= Dale Sanders (railroad photographer) =

American photographer (born 1957)

Dale Sanders (born 1957) is a prolific railroad photographer and the former editor of CTC Board, a magazine for fans of railroading showcasing high-quality photography and up-to-date news of North American railroading. The magazine frequently featured Sanders' work.

Dale graduated from Oroville High School, in Oroville, California in 1975. He then attended California State University, Chico, where he graduated with a bachelor's degree in Visual Communication (photography, graphic design, and printing technology).

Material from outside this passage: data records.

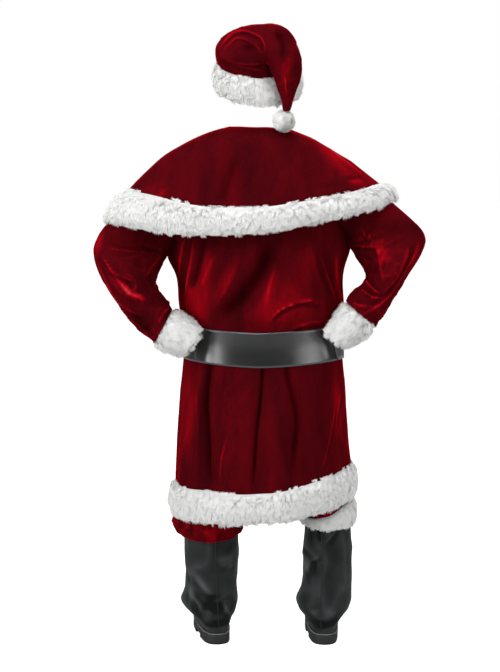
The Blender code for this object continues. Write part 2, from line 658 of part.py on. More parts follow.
def trouser_leg(name, hand, legs):
    grid = np.array([leg_row(hand, leg) for leg in legs])
    closed_rows = sum(leg.opening == 0.0 for leg in legs)
    middles = np.array([(HIPS_X + leg.middle_x * (1.0 - leg.opening), 0.0, row[:, 2].mean())
                        for leg, row in zip(legs, grid)])
    normals = outward(grid, closed_rows, middles)
    normals[closed_rows:, (0, -1), 0] = 0.0
    normals = unit(normals)
    wall(name, grid, grid - normals * VELVET_WALL, closed_rows, VELVET)
    return grid, normals


trouser_leg("trouser_leg_left", -1, LEFT_LEG)
right_leg_grid, right_leg_normals = trouser_leg("trouser_leg_right", 1, RIGHT_LEG)
fur_band("trouser_cuff_fur_right", right_leg_grid[TROUSER_CUFF_ROWS], right_leg_normals[TROUSER_CUFF_ROWS],
         3, TROUSER_PILE, seed=14)


# Boots: a wide vinyl leg that breaks over the instep, on a rubber sole. Each boot is made about its
# own heel, then turned and moved to where it stands.

Boot = namedtuple("Boot", "height shift half_width back front")
Stand = namedtuple("Stand", "x y turn")

LEFT_STAND = Stand(-0.1345, -0.012, math.radians(9.0))
RIGHT_STAND = Stand(0.1905, -0.015, math.radians(1.0))
LEFT_BOOT = (
    Boot(0.0305, 0.000, 0.0440, 0.0700, 0.2150),
    Boot(0.0520, -0.002, 0.0500, 0.0740, 0.2060),
    Boot(0.0740, -0.008, 0.0640, 0.0800, 0.1820),
    Boot(0.0960, -0.013, 0.0780, 0.0860, 0.1520),
    Boot(0.1220, -0.014, 0.0840, 0.0880, 0.1220),
    Boot(0.1600, -0.011, 0.0780, 0.0840, 0.1000),
    Boot(0.2150, -0.011, 0.0790, 0.0860, 0.0920),
    Boot(0.2700, -0.011, 0.0815, 0.0870, 0.0900),
    Boot(0.3300, -0.011, 0.0790, 0.0850, 0.0880),
    Boot(0.4000, -0.012, 0.0750, 0.0810, 0.0860),
)
RIGHT_BOOT = (
    Boot(0.0305, 0.000, 0.0430, 0.0700, 0.2150),
    Boot(0.0520, 0.000, 0.0490, 0.0730, 0.2060),
    Boot(0.0740, 0.000, 0.0630, 0.0780, 0.1820),
    Boot(0.0960, 0.001, 0.0770, 0.0840, 0.1520),
    Boot(0.1220, 0.003, 0.0810, 0.0860, 0.1220),
    Boot(0.1600, 0.009, 0.0750, 0.0830, 0.1000),
    Boot(0.2150, 0.012, 0.0730, 0.0820, 0.0920),
    Boot(0.2700, 0.012, 0.0735, 0.0800, 0.0920),
    Boot(0.3300, 0.012, 0.0700, 0.0780, 0.0900),
    Boot(0.3700, 0.012, 0.0680, 0.0750, 0.0880),
    Boot(0.4000, 0.012, 0.0670, 0.0740, 0.0870),
)
BOOT_COLUMNS = 16
SOLE_TOP = 0.030
SOLE_WELT = 0.004
# The arch is cut right across the sole.
ARCH_CUT = 0.30
ARCH_FROM, ARCH_TO, ARCH_HEIGHT = 0.012, 0.062, 0.010
# Below the ankle a ring changes from the leg's oval to a foot, wider at the ball and full at the toe.
ANKLE_LOW, ANKLE_HIGH = 0.10, 0.16
BALL_FROM, BALL_TO, BALL_FLARE = 0.02, 0.12, 0.10
TOE_FULLNESS = 0.60
# Below this band a boot turns with its foot, and above it with its leg.
TURN_LOW, TURN_HIGH = 0.10, 0.22


def boot_ring(boot, grow=0.0):
    foot = smooth((ANKLE_HIGH - boot.height) / (ANKLE_HIGH - ANKLE_LOW))
    full = mix(1.0, TOE_FULLNESS, foot)
    length = (boot.front + boot.back) / 2.0 + grow
    ring = []
    for j in range(BOOT_COLUMNS + 1):
        a = 2.0 * math.pi * j / BOOT_COLUMNS
        y = (boot.front - boot.back) / 2.0 + length * math.sin(a)
        flare = BALL_FLARE * foot * smooth((y - BALL_FROM) / (BALL_TO - BALL_FROM))
        half = boot.half_width * (1.0 + flare) + grow
        x = half * math.copysign(abs(math.cos(a)) ** full, math.cos(a))
        ring.append((boot.shift + x, y, boot.height))
    return ring


def stood(points, stand):
    """Turns points about the heel and moves them to the boot's place."""
    moved = []
    for x, y, z in points:
        turn = stand.turn * smooth((TURN_HIGH - z) / (TURN_HIGH - TURN_LOW))
        c, s = math.cos(turn), math.sin(turn)
        moved.append((stand.x + x * c - y * s, stand.y + x * s + y * c, z))
    return np.array(moved)


def boot_upper(name, boots, stand):
    grid = np.array([stood(boot_ring(boot), stand) for boot in boots])
    normals = outward(grid, len(boots), grid[:, :-1].mean(axis=1))
    normals[0, :, 2] = 0.0
    normals = unit(normals)
    wall(name, grid, grid - normals * VINYL_WALL, len(boots), BOOT_VINYL)


def boot_sole(name, boots, stand):
    outline = stood(boot_ring(boots[0], SOLE_WELT), stand)[:-1]
    shell = bmesh.new()
    face = shell.faces.new([shell.verts.new((x, y, 0.0)) for x, y, _ in outline])
    raised = bmesh.ops.extrude_face_region(shell, geom=[face])
    top = [v for v in raised["geom"] if isinstance(v, bmesh.types.BMVert)]
    bmesh.ops.translate(shell, verts=top, vec=(0.0, 0.0, SOLE_TOP))
    bmesh.ops.recalc_face_normals(shell, faces=shell.faces)
    sole = place(name, shell, RUBBER)
    arch = bmesh.new()
    bmesh.ops.create_cube(arch, size=1.0)
    bmesh.ops.scale(arch, verts=arch.verts, vec=(ARCH_CUT, ARCH_TO - ARCH_FROM, 2.0 * ARCH_HEIGHT))
    cutter = place(name + "_arch", arch, RUBBER)
    suit.objects.unlink(cutter)
    cutters.objects.link(cutter)
    middle = (ARCH_FROM + ARCH_TO) / 2.0
    cutter.location = (stand.x - middle * math.sin(stand.turn), stand.y + middle * math.cos(stand.turn), 0.0)
    cutter.rotation_euler = (0.0, 0.0, stand.turn)
    cutter.hide_render = True
    cutter.display_type = "WIRE"
    cut = sole.modifiers.new("arch", "BOOLEAN")
    cut.object = cutter
    cut.operation = "DIFFERENCE"


for side, boots, stand in (("left", LEFT_BOOT, LEFT_STAND), ("right", RIGHT_BOOT, RIGHT_STAND)):
    boot_upper("boot_upper_" + side, boots, stand)
    boot_sole("boot_sole_" + side, boots, stand)
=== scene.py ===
"""Santa suit as worn: velvet coat, cape, hat and trousers with faux-fur trims, a vinyl belt and vinyl boots.

Metres, with +X to the wearer's right seen from behind, +Y to the wearer's front and +Z up. Each piece is made
on its own solid in the frame, and the camera stands behind the wearer.
"""

import math
from collections import namedtuple

import bmesh
import bpy
import numpy as np
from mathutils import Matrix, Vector, bvhtree, kdtree, noise


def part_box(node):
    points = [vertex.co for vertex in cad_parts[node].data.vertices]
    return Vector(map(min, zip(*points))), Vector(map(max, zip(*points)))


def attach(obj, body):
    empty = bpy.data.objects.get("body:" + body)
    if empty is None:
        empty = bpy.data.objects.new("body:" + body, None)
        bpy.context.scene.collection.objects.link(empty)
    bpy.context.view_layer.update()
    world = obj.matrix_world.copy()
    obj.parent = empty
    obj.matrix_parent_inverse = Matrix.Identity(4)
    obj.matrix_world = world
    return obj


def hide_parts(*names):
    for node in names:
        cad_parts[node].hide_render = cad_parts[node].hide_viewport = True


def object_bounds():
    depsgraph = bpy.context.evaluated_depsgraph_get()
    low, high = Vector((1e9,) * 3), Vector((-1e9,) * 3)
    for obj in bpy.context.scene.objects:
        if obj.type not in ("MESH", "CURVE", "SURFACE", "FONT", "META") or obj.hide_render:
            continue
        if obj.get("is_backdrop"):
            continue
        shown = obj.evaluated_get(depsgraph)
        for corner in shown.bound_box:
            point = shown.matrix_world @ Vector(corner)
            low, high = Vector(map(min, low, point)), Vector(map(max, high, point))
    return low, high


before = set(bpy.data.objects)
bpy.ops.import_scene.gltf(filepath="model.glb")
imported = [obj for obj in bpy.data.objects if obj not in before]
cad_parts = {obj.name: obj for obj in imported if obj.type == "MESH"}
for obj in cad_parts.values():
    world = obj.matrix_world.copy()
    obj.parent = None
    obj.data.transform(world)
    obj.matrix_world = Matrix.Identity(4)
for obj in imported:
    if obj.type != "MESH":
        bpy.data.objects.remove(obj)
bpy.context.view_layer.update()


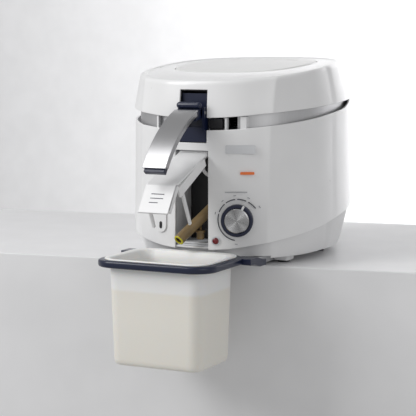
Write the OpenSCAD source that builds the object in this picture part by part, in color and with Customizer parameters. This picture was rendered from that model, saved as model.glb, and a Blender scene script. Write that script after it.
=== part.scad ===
// Compact deep fryer: oval body with a turning basket, a hinged lid, a fold-down basket handle,
// a front drain door with an oil hose, and an oil container hung in a pull-out frame.
// Origin: centre of the oval body, on the plane of the feet. X right, -Y front, Z up.

/* [Body] */
// Width of the oval body
body_w = 275; // [270:1:280]
// Depth of the oval body, without the rear housing
body_d = 318; // [314:1:322]
// Thickness of the outer plastic walls
wall = 3; // [2.5:0.5:3.5]
// Height of the lid's rim at the middle of its length
rim_z = 258; // [255:1:261]

/* [Bowl and basket] */
// Outer radius of the oil bowl
bowl_r = 97; // [94:1:99]
// Depth of the oil bowl
bowl_h = 92; // [88:1:94]
// Outer radius of the basket
basket_r = 81; // [78:1:83]
// Height of the basket
basket_h = 56; // [50:1:60]

/* [Handle, door and controls] */
// Width of the basket handle
handle_w = 33; // [30:1:35]
// Width of the drain door
door_w = 42; // [38:1:44]
// Outer diameter of the thermostat knob
knob_d = 41.5; // [38:0.5:43]
// Diameter of the indicator lamp's lens
lamp_d = 8.6; // [7:0.2:9]

/* [Oil container] */
// Width of the container's body at its top
tub_w = 135; // [130:1:137]
// Depth of the container's body at its top
tub_d = 101; // [96:1:103]
// Height of the container, from its floor to its flange
tub_h = 137; // [125:1:140]
// Bore of the oil hose
hose_bore = 9; // [7:0.5:10]

/* [Hidden] */

white = [0.93, 0.93, 0.93];
navy = [0.07, 0.09, 0.18];
steel = [0.72, 0.72, 0.74];
far = 400;                       // longer than any piece, for cuts

// Half axes of the oval plan, and its squareness
half_w = body_w / 2;
half_d = body_d / 2;
square_n = 2.5;
front = -half_d;

// Heights that follow the side view: y is the place from front to back
seam_z = function (y) 53 + 0.15 * y - 8 * exp(-(y - front) / 22);
body_top_z = function (y) min(195.7 + 0.098 * y - 3.7 * exp(-(y - front) / 30)
    + (y > 20 ? 0.0024 * pow(y - 20, 2) : 0), lid_bottom_z(y) - 0.8);
lid_bottom_z = function (y) 207.6 + 0.058 * y - 6.4 * exp(-(y - front) / 25);
deck_z = function (y) 184 + tan(tilt) * y;

// Tilted frame of the bowl, basket and drive: they lean forward so that oil runs to the front
tilt = 6;
bowl_y = 12;
deck_t = 3;
module tilted() translate([0, bowl_y, deck_z(bowl_y) + deck_t]) rotate([tilt, 0, 0]) children();
bowl_t = 1.5;
bowl_floor = -bowl_h + bowl_t;

// Drain opening at the front
opening_left = -25;
opening_right = 23;
opening_top = 150;
compartment_back_y = -112;

// Handle, seen from the side: an arc about handle_arc, pivoting at handle_pivot
handle_x = 1;
handle_arc = [-115, 35];
handle_arc_r = 179;
handle_from = 110;
handle_to = 146;
handle_pivot = [-160, 199];
rail_y = -125;
cap_t = 2.5;
arm_t = 7;

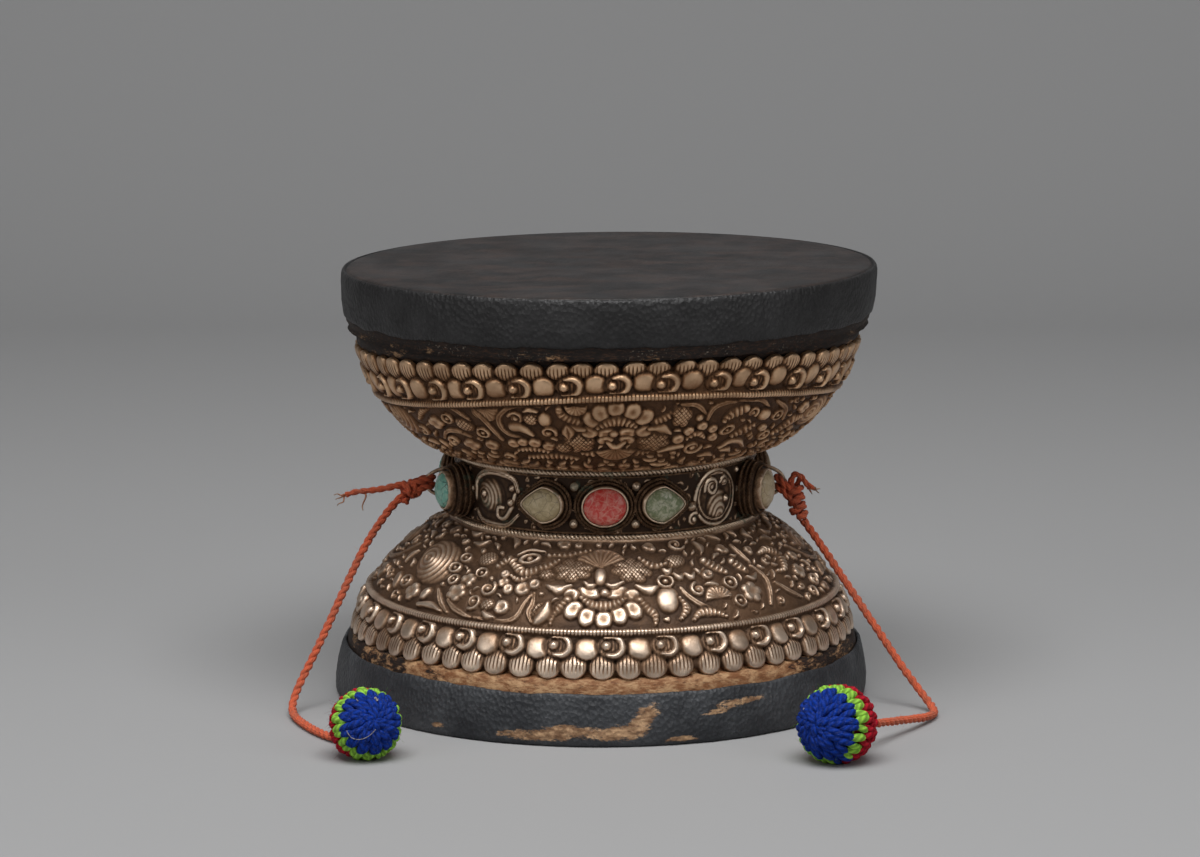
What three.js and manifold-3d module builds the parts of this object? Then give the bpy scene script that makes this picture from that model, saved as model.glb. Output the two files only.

During his college years Dale took over the editorship of a small newsletter about railroading in the western United States. During his tenure, CTC Board became a magazine with worldwide circulation. In 1995 the magazine was sold to Hundman Publishing of Edmonds, Washington. It was sold again to White River Productions in 2006. It is still in publication under the title Railroads Illustrated.

Sanders extensively photographed the Western Pacific Railroad in California's Feather River Canyon, the Denver & Rio Grande Western throughout Colorado and Utah, U.S. Steel's Atlantic City Mine Railroad and most recently BC Rail in western Canada.

He now resides in northwestern Washington state writing/editing railroad-related books.

Sanders received the WinteRail Hall of Fame Award in 2014.